ALTA DEMANDA - Filas em bancos: pedidos de renegociação de dívidas (Lucas Landau/Reuters)

A estratégia é ao mesmo tempo arrojada e perigosa. O BC até aqui tem utilizado os recursos que tinha em mãos para permitir a renegociação e a rolagem de dívidas. Necessários ou não, mais de 200 bilhões de reais em dívidas já foram requisitados por clientes de bancos para ser renegociados. Um reflexo da procura está nas filas nas calçadas de instituições financeiras por todo o país, em plena quarentena de luta contra o vírus. Agora, a partir da promulgação da PEC, o BC poderá exercer uma pressão positiva sobre a economia. “A questão é que, diferentemente do Fed, o Banco Central brasileiro não tem experiência com esse tipo de operação”, diz Carlos Langoni, ex-presidente do BC.

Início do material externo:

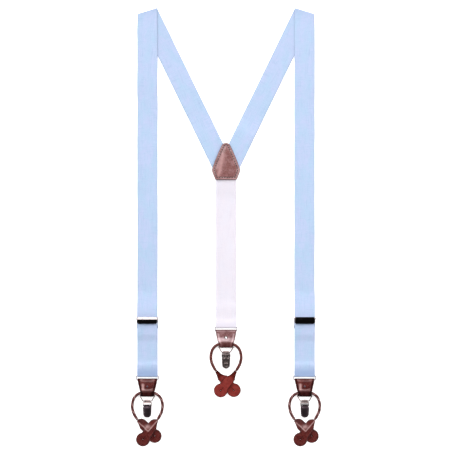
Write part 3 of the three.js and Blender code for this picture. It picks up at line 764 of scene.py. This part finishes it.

O remédio parece ser muito bom para combater a doença do momento, mas — em excesso — pode ser fatal. Antes da aprovação da PEC, o senador Antonio Anastasia (PSD-­MG) e o presidente do Senado, Davi Alcolumbre (DEM­-AP), procuraram Roberto Campos Neto, presidente do BC, e Paulo Guedes, ministro da Economia. Apresentaram a ambos a preocupação dos congressistas com a mudança. O medo é que o governo perca a mão e arruíne as contas públicas. O Banco Central e, no limite, toda a sociedade brasileira passariam a assumir os riscos de calote por parte das empresas — pois, ao comprar seus títulos, o BC vira sócio do negócio. Mesmo sob circunstâncias extremas, o planejamento é crucial. Por mais de uma década, o Brasil juntou um volume de reservas internacionais acima de suas necessidades. Com isso, os 360 bilhões de dólares acumulados (o equivalente a 24% do PIB brasileiro) podem ser utilizados também como um colchão fiscal. “O movimento de venda de reservas cambiais pode conter o aumento da dívida pública causado pelos gastos para enfrentar a pandemia”, afirma Sergio Goldenstein, ex-diretor do BC. A necessidade de injetar recursos na economia é inquestionável. A questão é como e até que ponto isso deverá ser feito.